Agent Caching
Some read endpoints support agent caching. They are clearly marked in the
documentation. Agent caching can take two forms, simple
or
background refresh
depending on the endpoint's
semantics. The documentation for each endpoint clearly identify which if any
form of caching is supported. The details for each are described below.
Where supported, caching can be enabled though the ?cached
parameter.
Combining ?cached
with ?consistent
is an error.
Simple Caching
Endpoints supporting simple caching may return a result directly from the local agent's cache without a round trip to the servers. By default the agent caches results for a relatively long time (3 days) such that it can still return a result even if the servers are unavailable for an extended period to enable "fail static" semantics.
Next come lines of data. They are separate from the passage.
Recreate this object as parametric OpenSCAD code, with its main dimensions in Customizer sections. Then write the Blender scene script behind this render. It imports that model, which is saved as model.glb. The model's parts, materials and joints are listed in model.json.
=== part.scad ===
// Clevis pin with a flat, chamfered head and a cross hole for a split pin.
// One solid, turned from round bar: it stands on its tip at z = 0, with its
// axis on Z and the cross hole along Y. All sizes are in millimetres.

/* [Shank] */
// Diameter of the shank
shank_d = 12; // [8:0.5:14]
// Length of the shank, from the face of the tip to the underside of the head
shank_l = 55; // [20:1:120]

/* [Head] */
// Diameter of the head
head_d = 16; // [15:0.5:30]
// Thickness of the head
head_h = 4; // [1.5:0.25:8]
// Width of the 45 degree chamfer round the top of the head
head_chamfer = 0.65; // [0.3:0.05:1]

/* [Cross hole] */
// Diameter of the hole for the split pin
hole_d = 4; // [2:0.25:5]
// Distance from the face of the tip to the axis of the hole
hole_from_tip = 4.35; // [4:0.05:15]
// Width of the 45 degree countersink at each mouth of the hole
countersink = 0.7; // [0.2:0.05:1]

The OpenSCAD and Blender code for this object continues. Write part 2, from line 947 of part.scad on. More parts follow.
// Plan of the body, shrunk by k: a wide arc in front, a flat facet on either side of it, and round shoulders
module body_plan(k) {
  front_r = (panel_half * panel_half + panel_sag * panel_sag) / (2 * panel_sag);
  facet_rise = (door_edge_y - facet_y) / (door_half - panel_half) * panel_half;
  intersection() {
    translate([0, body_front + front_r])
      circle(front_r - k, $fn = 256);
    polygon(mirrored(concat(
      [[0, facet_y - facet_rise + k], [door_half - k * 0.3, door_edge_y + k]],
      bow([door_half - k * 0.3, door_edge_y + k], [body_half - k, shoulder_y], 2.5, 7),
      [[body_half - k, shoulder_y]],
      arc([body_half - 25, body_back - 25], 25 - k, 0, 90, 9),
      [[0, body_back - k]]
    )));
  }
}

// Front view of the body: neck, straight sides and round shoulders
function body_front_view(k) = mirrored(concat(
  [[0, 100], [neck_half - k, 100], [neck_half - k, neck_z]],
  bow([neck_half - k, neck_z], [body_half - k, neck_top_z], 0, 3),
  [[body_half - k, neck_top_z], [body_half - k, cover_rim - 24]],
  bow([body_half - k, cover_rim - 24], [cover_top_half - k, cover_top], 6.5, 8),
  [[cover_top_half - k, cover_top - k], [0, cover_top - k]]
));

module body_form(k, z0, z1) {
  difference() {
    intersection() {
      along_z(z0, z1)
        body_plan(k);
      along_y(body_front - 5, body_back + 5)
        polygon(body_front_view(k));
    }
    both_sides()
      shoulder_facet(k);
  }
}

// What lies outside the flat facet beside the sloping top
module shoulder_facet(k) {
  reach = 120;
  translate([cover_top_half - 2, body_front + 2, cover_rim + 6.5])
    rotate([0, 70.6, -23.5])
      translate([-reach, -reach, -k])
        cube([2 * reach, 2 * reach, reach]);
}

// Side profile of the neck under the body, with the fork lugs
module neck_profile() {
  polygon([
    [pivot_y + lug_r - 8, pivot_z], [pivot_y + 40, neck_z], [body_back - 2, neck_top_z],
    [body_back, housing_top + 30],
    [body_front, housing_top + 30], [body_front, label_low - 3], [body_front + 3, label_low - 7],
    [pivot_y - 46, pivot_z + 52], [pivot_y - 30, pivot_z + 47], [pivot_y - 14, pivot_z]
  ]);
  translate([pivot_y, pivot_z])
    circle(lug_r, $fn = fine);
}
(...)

That means that with no other arguments, ?cached
queries might receive a
response which is days old. To request better freshness, the HTTP
Cache-Control
header may be set with a directive like max-age=<seconds>
. In
this case the agent will attempt to re-fetch the result from the servers if the
cached value is older than the given max-age
. If the servers can't be reached
a 500 is returned as normal.
To allow clients to maintain fresh results in normal operation but allow stale
ones if the servers are unavailable, the stale-if-error=<seconds>
directive
may be additionally provided in the Cache-Control
header. This will return the
cached value anyway even if it's older than max-age
(provided it's not older
than stale-if-error
) rather than a 500. It must be provided along with a
max-age
or must-revalidate
. The Age
response header, if larger than
max-age
can be used to determine if the server was unreachable and a cached
version returned instead.
For example, assuming there is a cached response that is 65 seconds old, and
that the servers are currently unavailable, Cache-Control: max-age=30
will
result in a 500 error, while Cache-Control: max-age=30 stale-if-error=259200
will result in the cached response being returned.
A request setting either max-age=0
or must-revalidate
directives will cause
the agent to always re-fetch the response from servers. Either can be combined
with stale-if-error=<seconds>
to ensure fresh results when the servers are
available, but falling back to cached results if the request to the servers
fails.
Requests that do not use ?cached
currently bypass the cache entirely so the
cached response returned might be more stale than the last uncached response
returned on the same agent. If this causes problems, it is possible to make
requests using ?cached
and setting Cache-Control: must-revalidate
to have
always-fresh results yet keeping the cache populated with the most recent
result.
In all cases the HTTP X-Cache
header is always set in the response to either
HIT
or MISS
indicating whether the response was served from cache or not.
For cache hits, the HTTP Age
header is always set in the response to indicate
how many seconds since that response was fetched from the servers.
Background Refresh Caching
Endpoints supporting background refresh caching may return a result directly from the local agent's cache without a round trip to the severs. The first fetch that is a miss will cause an initial fetch from the servers, but will also trigger the agent to begin a background blocking query that watches for any changes to that result and updates the cached value if changes occur.
Following requests will always be a cache hit until there has been no request for the resource for the TTL (which is typically 3 days).
Clients can perform blocking queries against the local agent which will be served from the cache. This allows multiple clients to watch the same resource locally while only a single blocking watch for that resource will be made to the servers from a given client agent.
HTTP Cache-Control
headers are ignored in this mode since the cache is being
actively updated and has different semantics to a typical passive cache.
In all cases the HTTP X-Cache
header is always set in the response to either
HIT
or MISS
indicating whether the response was served from cache or not.
For cache hits, the HTTP Age
header is always set in the response to indicate
how many seconds since that response was fetched from the servers. As long as
the local agent has an active connection to the servers, the age will always be
0
since the value is up-to-date. If the agent gets disconnected, the cached
result is still returned but with an Age
that indicates how many seconds have
elapsed since the local agent got disconnected from the servers, during which
time updates to the result might have been missed.